Chris Lilley’s mockumentary Jonah From Tonga has been axed from New Zealand indigenous broadcaster Maori Television after the board deemed it to be culturally inappropriate.
But a ‘disappointed’ leading Tongan advocate in New Zealand has described the decision as a victory for a vocal minority.
Chair of the Maori Television board, Georgina te Heuheu, said in a statement that once the full board became aware that the show was screening on Thursday, a decision was made to pull the show off the airwaves.
‘We are a Maori media outlet with our own standards, and a mandate to protect and promote the Maori language and culture,’ she said.
New Zealand’s Minister for Pacific Peoples, Alfred Ngaro, had earlier said the series perpetuates negative stereotypes of Pacific people.

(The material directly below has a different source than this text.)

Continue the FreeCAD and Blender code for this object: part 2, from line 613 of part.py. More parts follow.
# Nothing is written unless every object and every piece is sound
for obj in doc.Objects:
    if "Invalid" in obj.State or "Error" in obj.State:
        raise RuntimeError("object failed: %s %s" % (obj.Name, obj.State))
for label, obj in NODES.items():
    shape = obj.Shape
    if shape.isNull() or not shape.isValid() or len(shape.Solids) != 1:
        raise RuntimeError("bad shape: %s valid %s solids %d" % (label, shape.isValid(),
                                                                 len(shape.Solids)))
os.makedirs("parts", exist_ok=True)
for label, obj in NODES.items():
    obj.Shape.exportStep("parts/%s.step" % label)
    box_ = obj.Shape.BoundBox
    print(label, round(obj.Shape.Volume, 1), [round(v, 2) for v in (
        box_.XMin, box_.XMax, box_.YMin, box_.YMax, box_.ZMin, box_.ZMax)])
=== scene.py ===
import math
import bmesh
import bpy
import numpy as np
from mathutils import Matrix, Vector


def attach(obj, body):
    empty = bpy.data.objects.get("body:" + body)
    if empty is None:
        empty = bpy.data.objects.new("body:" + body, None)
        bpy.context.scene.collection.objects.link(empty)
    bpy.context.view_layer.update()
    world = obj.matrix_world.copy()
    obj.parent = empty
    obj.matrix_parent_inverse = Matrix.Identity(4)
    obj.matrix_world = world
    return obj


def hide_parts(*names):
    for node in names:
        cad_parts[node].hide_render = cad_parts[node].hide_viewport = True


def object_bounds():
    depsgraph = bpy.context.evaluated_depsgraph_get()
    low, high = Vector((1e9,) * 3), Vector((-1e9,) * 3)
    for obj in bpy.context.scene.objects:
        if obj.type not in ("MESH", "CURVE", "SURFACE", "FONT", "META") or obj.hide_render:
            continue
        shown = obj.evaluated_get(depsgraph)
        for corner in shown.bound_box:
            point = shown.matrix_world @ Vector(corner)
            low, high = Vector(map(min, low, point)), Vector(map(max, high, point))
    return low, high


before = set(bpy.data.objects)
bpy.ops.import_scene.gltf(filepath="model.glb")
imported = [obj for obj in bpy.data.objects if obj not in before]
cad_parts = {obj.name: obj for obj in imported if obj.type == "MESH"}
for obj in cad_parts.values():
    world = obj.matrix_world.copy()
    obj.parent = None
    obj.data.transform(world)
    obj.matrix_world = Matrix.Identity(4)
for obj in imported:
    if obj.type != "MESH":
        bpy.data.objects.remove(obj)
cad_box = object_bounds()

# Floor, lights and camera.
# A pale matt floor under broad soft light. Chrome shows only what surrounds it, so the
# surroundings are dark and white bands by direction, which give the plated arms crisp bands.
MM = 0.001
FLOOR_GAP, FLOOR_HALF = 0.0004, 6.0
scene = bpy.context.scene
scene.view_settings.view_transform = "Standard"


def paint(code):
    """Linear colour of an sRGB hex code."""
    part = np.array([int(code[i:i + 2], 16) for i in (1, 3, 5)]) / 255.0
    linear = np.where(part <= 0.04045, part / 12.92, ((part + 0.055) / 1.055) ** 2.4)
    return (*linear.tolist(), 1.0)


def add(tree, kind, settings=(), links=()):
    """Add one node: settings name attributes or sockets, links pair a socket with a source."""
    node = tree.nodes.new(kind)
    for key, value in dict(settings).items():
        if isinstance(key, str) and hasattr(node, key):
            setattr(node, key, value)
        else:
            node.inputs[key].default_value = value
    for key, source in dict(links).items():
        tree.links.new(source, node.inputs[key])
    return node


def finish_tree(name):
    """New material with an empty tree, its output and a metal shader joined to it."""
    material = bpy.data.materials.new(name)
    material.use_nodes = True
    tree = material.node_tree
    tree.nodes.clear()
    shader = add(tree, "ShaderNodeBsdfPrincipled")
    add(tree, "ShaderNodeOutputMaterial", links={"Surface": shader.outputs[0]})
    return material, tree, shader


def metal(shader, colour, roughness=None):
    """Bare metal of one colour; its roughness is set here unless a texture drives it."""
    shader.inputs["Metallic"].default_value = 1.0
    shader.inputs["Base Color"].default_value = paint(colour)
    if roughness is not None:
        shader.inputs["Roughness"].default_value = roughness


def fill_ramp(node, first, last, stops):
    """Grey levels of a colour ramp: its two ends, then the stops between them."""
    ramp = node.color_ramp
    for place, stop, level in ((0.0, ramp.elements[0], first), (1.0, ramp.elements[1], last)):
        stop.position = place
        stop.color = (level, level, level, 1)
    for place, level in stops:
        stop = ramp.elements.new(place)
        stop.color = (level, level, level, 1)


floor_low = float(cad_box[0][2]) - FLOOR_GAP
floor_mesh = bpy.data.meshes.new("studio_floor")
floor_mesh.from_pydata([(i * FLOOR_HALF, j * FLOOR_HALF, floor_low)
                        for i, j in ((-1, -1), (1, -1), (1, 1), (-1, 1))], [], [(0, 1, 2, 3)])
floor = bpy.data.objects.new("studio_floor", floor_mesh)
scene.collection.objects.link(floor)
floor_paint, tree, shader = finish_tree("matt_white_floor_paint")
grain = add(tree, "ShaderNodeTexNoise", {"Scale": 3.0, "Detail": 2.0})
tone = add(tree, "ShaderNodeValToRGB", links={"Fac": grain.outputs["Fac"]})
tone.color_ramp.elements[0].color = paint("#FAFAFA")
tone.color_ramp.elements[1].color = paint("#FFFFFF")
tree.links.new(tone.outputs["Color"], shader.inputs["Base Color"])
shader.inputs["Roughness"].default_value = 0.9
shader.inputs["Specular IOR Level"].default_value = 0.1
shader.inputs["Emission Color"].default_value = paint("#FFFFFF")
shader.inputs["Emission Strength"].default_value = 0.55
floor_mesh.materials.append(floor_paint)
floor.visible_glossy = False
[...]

Announcing the decision Georgina te Heuheu said ‘as a leading indigenous broadcaster we have a responsibility to present all cultures with a degree of respect and aroha [love] not least those of our Pacific whanaunga [relatives].
She added that a replacement show, Te Taumata Kapahaka, will replace Jonah From Tonga next Thursday.
The head of the New Zealand Tonga Advisory Council, Melino Maka, expressed disappointment in the decision, telling Radio New Zealand the board had buckled to a vocal minority.
Melino acknowledged Jonah From Tonga ‘may not be to everybody’s taste, but when I talk to some of the young Tongans, they think it’s funny. They can relate.’
‘I’m just really disappointed in Māori TV.’
Daily Mail Australia has contacted Chris Lilley for comment.
A spin-off from Chris’s critically lauded Summer Heights High, Jonah From Tonga follows the antics of Jonah Takalua, a rebellious 14-year-old Australian of Tongan descent.
Chris played the title character in the show, which courted controversy when it first aired due to the comedian’s use of ‘blackface’ and the perpetuation of what some claimed were negative stereotypes about Tongans.
Speaking to news.com.au in 2014, then SBS Tongan program presenter Meliame Fifita slammed the show as reinforcing stereotypes.
‘It’s quite concerning that it’s going to create a stereotype of Tongans as troublemakers, and the younger ones will think that’s the way to behave,’ she said.
ABC TV head of comedy defended the show to the publication arguing that it was not racist.
‘Jonah from Tonga plays with stereotypes, but it’s doing so to make an observation about the narrow-minded attitudes expressed by some of its characters, including Jonah’s own,’ he said.
He added that aside from Jonah’s character, ‘every other Tongan or Islander character in the series is presented as a well-rounded, believable person without comic traits’.